The problem I’m having has to do with the fact that Internet Explorer has to treat everything on a web page differently than every other browser known to mankind. For instance, Chrome, Firefox, Safari, Opera, and several stone-age browsers that archaeologists have recently unearthed define the width of a table as…
The number of pixels measured from the outside left border of the table to the outside right border of the table. You know… The width of the table, duh.
Internet Explorer, on the other hand, defines the width of a table as follows:
The width of a table is five. Five, got that? It’s five because we say it’s five. Do you own a multi-billion dollar corporation? No, you don’t. So what the fuck do you know, asshole? The width of a table is always five, and it will never change.
Of course, when Microsoft releases the next version of Internet Explorer, they’ll slip this in towards the end of the release notes:
This width of a table is six. It has always been six. No, it wasn’t five before!

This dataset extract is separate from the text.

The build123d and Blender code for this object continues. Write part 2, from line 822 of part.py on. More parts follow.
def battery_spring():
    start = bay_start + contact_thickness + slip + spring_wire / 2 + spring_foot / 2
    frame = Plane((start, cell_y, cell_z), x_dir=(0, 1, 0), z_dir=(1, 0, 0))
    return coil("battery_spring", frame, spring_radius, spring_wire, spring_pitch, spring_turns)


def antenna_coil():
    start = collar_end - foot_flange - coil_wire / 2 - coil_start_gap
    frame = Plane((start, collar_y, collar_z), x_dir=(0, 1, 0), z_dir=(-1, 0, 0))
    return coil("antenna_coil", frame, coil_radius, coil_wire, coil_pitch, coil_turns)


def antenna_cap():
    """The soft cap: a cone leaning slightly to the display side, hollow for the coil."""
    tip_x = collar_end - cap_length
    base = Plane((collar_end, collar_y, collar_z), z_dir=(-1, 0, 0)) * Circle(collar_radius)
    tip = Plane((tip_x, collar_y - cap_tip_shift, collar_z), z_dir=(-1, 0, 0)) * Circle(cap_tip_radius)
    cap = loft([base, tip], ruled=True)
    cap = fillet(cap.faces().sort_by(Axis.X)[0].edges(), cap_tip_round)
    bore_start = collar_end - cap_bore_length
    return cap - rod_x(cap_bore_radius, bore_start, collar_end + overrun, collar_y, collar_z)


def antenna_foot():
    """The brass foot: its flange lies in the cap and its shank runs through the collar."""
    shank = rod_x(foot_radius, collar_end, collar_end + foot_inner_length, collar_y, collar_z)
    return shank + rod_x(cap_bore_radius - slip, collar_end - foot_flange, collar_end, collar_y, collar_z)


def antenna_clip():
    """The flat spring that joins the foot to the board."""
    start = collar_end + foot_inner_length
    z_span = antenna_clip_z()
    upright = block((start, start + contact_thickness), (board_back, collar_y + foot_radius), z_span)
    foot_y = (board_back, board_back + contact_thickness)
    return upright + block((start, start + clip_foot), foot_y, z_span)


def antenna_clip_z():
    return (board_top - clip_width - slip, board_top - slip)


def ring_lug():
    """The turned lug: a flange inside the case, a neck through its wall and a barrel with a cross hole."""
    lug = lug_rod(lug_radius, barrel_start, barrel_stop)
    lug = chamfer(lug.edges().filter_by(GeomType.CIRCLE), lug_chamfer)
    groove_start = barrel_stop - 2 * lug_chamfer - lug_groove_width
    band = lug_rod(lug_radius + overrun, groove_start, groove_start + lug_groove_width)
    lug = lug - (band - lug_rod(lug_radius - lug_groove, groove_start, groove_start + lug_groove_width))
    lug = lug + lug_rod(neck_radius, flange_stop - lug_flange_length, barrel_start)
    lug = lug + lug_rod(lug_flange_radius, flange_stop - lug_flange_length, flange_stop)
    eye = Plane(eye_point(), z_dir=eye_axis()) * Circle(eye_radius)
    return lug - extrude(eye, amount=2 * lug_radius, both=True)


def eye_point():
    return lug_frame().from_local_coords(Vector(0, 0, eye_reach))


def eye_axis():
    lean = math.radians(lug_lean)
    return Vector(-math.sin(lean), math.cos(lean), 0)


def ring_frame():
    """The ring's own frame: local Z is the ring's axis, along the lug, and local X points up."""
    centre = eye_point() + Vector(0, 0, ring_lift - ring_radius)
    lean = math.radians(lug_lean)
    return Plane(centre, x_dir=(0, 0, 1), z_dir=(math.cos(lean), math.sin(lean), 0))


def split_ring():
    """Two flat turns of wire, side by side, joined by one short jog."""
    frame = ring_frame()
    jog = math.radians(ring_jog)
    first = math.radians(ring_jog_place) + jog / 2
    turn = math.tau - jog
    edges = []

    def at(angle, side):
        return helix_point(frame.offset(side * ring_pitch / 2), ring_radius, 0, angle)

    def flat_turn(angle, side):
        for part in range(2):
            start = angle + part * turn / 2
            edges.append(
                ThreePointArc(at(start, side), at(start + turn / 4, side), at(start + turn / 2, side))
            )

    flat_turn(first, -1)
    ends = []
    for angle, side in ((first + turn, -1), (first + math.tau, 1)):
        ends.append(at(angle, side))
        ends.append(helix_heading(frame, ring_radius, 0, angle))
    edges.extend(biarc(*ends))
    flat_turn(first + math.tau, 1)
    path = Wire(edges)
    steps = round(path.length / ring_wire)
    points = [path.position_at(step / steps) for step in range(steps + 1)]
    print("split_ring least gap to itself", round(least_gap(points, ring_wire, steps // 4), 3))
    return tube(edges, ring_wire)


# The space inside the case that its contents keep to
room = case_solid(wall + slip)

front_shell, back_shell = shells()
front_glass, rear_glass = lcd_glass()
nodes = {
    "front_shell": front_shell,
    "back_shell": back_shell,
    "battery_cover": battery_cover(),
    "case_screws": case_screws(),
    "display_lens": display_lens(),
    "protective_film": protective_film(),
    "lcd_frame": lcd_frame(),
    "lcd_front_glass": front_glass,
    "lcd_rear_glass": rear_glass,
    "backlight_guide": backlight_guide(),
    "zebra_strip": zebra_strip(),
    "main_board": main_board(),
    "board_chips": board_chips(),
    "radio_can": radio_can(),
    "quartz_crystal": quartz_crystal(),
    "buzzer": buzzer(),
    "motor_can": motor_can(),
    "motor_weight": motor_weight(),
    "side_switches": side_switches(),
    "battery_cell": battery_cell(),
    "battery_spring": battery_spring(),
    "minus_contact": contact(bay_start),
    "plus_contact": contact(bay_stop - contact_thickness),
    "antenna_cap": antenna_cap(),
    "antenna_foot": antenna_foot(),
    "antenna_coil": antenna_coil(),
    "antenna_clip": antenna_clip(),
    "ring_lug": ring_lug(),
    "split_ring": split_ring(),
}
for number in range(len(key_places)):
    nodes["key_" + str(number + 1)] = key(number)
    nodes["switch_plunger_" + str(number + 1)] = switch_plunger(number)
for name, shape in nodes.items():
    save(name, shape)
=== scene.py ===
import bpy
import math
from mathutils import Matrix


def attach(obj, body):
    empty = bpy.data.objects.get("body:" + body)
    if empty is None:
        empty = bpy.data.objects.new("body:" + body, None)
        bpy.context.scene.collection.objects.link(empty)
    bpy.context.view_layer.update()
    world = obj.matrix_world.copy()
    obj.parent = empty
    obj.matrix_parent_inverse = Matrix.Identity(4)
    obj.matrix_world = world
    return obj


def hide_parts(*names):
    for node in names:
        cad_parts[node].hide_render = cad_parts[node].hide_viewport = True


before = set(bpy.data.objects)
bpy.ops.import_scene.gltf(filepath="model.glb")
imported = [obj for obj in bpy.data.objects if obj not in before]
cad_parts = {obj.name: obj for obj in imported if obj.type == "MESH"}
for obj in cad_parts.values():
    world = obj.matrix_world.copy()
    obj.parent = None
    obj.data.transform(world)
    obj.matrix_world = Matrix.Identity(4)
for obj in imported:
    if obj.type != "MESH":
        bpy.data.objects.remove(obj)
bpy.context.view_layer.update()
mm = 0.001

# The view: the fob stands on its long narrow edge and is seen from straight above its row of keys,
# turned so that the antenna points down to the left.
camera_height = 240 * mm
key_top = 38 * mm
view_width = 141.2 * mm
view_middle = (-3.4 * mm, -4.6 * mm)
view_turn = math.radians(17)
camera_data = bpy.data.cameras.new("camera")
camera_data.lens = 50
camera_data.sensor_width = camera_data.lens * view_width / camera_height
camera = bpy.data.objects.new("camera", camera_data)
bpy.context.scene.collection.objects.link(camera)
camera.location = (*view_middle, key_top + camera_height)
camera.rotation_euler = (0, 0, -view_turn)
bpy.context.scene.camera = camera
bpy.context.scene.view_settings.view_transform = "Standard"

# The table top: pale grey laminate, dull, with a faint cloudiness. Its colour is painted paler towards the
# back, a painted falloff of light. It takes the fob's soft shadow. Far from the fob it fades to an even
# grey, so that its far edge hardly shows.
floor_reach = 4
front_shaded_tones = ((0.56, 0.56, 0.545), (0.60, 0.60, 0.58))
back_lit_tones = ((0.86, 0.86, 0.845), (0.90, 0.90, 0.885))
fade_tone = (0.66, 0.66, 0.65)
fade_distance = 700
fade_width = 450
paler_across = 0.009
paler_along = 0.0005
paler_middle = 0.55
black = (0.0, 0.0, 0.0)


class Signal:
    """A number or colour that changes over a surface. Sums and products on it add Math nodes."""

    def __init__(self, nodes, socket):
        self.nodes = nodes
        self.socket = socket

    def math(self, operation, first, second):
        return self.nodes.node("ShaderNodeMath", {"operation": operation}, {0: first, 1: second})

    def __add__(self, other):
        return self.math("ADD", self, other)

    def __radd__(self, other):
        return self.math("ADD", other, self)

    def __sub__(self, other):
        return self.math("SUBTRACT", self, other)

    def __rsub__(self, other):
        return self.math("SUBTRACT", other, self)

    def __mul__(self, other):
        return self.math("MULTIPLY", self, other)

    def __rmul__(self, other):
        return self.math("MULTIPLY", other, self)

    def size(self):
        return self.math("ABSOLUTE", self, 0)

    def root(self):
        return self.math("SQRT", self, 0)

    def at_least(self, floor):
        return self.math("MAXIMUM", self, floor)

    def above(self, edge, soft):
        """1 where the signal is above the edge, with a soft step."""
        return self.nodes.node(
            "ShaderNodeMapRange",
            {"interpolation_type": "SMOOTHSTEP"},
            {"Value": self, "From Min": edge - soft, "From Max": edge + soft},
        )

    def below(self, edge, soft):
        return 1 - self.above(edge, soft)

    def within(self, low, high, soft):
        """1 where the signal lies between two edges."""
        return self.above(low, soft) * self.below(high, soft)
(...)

Go ahead, try to find documentation that it used to be anything other than six. You can’t do it, can you? That’s because Windows 8 now randomly reformats your hard drive out of spite. Hahahaha! What’s that? You have a problem with Windows destroying all of your precious files? Fuck you, suck on the new Metro interface and say goodbye to the desktop, asshole! Hahahaha!
Word on the street is that Microsoft, under increasing pressure from IT organizations that espouse open standards, will respond in the next version of Internet Explorer which will define the width of a table as “blue”.

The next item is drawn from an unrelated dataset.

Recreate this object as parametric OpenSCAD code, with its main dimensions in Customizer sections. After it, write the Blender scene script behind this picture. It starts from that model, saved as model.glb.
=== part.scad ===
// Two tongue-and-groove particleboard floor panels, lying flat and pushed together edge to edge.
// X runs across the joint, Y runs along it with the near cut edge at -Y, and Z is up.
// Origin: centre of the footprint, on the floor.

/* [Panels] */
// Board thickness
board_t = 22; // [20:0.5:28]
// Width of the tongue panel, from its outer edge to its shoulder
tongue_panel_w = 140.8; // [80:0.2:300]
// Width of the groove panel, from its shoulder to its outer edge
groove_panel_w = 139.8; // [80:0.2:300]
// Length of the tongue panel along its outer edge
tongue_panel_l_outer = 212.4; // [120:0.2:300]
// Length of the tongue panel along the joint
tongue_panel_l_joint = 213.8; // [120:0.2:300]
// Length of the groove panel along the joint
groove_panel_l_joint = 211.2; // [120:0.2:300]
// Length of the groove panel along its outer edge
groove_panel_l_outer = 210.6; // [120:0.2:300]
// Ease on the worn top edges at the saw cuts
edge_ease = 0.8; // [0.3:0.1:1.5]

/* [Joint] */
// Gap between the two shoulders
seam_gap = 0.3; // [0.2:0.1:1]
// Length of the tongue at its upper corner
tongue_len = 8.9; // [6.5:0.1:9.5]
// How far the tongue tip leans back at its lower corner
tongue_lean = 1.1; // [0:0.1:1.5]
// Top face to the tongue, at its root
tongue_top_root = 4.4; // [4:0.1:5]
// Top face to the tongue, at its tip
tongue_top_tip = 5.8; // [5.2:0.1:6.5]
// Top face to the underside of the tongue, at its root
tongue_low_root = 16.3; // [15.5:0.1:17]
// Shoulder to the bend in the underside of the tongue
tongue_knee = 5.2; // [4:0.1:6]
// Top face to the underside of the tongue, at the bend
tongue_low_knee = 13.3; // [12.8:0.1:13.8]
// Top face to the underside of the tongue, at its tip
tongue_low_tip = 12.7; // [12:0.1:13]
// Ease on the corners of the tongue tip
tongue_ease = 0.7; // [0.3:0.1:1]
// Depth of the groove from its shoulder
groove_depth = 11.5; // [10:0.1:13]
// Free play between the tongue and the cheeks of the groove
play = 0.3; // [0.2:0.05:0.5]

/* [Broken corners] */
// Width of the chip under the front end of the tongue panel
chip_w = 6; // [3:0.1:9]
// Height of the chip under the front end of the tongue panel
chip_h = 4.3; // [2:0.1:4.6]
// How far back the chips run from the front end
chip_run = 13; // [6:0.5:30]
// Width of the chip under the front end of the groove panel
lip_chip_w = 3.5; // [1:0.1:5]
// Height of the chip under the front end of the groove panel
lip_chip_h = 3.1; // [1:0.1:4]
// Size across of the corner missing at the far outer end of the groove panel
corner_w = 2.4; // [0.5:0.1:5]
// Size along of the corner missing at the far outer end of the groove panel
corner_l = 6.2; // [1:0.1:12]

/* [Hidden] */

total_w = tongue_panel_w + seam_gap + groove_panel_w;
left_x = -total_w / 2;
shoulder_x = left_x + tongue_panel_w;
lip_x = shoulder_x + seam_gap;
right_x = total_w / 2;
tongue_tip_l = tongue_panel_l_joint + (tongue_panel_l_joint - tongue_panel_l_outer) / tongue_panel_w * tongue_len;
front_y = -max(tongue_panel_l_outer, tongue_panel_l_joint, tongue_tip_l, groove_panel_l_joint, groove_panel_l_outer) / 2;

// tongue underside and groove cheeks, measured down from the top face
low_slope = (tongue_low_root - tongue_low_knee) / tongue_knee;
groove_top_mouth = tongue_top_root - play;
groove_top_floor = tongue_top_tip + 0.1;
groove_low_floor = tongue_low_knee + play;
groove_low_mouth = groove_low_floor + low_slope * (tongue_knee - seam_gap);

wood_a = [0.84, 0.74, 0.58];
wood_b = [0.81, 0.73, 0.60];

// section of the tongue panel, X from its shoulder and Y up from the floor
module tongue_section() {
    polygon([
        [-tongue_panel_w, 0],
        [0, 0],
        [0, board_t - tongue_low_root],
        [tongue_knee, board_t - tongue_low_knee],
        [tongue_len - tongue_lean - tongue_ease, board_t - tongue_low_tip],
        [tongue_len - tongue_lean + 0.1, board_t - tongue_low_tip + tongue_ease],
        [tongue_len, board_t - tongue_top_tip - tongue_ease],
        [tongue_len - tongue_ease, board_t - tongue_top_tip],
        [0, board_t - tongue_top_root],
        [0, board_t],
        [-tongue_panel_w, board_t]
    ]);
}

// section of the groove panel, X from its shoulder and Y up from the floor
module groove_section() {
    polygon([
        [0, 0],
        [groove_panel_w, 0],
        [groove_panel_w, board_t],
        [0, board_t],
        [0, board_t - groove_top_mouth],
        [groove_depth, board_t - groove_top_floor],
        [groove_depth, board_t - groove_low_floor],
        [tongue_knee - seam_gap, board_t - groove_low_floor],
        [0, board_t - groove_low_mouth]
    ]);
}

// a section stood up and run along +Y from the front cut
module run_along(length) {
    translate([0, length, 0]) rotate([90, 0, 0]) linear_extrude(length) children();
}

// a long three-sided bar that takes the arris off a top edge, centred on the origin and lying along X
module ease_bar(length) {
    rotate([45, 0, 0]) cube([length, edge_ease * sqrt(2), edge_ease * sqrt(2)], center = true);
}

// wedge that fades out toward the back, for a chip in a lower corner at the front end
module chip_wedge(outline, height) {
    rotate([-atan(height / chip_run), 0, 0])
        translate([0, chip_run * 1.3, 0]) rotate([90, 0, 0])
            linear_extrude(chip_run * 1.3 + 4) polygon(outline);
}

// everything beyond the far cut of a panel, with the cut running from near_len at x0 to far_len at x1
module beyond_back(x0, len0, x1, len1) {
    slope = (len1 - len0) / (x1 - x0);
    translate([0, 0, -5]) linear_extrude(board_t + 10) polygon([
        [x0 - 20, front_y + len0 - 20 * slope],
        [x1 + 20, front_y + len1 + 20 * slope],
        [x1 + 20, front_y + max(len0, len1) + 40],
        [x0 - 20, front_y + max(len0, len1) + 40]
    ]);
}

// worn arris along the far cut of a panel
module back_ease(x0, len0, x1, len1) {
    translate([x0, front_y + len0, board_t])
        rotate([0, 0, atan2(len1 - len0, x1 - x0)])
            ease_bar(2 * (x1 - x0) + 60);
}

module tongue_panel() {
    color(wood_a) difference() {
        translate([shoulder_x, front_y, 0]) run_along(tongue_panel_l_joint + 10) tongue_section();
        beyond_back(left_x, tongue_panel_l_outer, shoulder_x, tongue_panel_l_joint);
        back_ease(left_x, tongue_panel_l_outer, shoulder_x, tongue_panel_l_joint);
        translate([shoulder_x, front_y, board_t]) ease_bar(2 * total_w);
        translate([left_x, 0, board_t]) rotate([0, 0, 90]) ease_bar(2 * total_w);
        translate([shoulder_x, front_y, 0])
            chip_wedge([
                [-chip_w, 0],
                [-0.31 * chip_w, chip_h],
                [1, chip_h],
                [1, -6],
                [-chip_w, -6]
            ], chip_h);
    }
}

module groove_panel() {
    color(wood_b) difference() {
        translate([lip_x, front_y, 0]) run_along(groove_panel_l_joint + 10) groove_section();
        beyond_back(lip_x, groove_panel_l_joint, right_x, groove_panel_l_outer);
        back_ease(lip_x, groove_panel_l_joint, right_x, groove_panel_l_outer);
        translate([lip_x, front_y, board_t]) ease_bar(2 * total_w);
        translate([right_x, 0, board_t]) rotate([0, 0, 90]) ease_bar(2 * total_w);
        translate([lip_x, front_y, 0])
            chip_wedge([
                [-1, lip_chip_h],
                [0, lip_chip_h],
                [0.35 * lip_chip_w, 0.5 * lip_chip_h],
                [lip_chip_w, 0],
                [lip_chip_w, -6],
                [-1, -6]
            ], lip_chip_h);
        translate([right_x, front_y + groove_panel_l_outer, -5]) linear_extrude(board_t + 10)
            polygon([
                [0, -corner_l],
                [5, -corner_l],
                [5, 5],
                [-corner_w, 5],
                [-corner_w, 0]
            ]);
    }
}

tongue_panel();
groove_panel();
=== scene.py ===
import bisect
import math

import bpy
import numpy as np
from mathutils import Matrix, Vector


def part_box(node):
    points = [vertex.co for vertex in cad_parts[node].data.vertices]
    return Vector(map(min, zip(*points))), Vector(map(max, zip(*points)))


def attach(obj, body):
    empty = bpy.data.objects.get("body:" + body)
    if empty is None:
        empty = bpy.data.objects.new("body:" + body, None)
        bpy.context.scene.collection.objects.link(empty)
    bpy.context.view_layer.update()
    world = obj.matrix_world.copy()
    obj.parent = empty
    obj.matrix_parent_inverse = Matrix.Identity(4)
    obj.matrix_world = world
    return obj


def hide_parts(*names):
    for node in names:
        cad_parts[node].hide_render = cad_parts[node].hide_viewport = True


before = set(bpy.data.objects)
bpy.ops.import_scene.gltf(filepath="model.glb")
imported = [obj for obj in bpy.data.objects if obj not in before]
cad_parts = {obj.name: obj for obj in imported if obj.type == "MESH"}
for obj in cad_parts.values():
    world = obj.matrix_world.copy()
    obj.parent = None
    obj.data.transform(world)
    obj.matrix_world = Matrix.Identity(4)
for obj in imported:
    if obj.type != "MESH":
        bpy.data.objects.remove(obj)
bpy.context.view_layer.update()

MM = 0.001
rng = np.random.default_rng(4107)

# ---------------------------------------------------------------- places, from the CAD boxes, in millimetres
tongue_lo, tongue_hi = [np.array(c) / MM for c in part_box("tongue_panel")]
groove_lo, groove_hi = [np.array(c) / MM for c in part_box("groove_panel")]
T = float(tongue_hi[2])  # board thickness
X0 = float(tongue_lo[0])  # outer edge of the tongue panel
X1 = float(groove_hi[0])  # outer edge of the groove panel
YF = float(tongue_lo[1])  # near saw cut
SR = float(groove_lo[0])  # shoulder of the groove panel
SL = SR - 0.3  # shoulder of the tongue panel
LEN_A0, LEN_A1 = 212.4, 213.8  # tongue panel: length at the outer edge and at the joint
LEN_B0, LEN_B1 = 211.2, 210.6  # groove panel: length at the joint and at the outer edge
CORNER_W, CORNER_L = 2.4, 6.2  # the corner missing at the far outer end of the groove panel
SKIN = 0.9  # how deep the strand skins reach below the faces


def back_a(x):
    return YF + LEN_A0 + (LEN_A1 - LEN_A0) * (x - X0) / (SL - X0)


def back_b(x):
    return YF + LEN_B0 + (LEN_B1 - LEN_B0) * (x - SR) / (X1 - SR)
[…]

Seriously, my brain is fucking fried from dealing with Microsoft’s stupidity to the point where this video makes more sense to me than anything else I’ve had to deal with in the last 48 hours:
All right, I’ve got to get back to work. If you haven’t heard from me in 48 hours, send booze.
I remember when, if talking to a computer nerd (before they were IT dudes) about a problem, the first response would ALWAYS be to reboot. That infuriated me…especially if it worked.
I’ve only recently moved on from IE, but sometimes I go back to it for a little while for a laugh.
It’s infuriating because it should be totally unnecessary. Not to be a fanboy, or anything, but one of the reasons the Mac (or now, I guess, the iMac) is so beloved is that the flaky bullshit that Windows imposes upon you just doesn’t exist.
Also, Bill Gates gargles donkey balls.
There should be a product review forum that you ought to copy and paste this entire blog post onto. I loled through the entire thing! Thanks again Kennelmaster.
I never thought to look, but I just went on Amazon and read the customer reviews for Windows 8.1. Anything I would add would just be piling on:
“Ultimate digital disaster!”
“complicated and useless”
“Don’t buy this product”
“Bill Gates gargles donkey balls”
As a long-time IT guy and avid hater of “Internet Exploder”, I give this post two enthusiastic thumbs-up. Thanks for assuring me I’m not the only one who vents like this and about this very same subject.
I’ve become the go-to guy for Microsoft venting at my office. Someone will have problems with Windows, or the totally unnecessary MS Office ribbon interface, and someone will say, “Go ask Greg what he thinks of that.”
40 minutes later, I’ll be red-faced and standing on a desk, denouncing Microsoft executives by name and calling for an armed insurrection.
I probably need to switch to decaf.
I was really into computers 15 years ago, but this was the kind of crap that caused me to choose another career path. I understand.
I’m thinking about changing my career path to bulk alcohol taste tester. We started having issues the minute I walked in the door this morning, and 12 hours later everything’s down with no solution in sight. (It looks like our server guys helpfully installed some patches without telling anyone, and it fucked everything up royally. Wheee!)
I haven’t used Explorer for years because it made me punch myself in the face just to feel better.
Usually I defend Bill Gates, if only because he’s given us the tools with which we bitch and moan about him. But no more – Windows 8 is the mother fucking devil, and it’s entombed in this fucking box under my desk. I thought I was doing myself a favour replacing my old XP computer. It took me an entire day just to find the goddamned Start menu.
Every time I see the “Upgrade to Windows 8.1 FREE!” window pop up, I stab a needle into my Gates voodoo doll.
The funny thing is that he doesn’t really do a lot at Microsoft any more, and he hasn’t for quite some time. But 50 years after he dies, when Microsoft releases Windows 42 and they’ve replaced the file explorer with new Halibut-centric technology, people will still blame it on Bill Gates.
And rightfully so, because fuck that guy.
I’d provide a witty response, but I’m too busy dismembering this fucking doll. 888 is the new 666.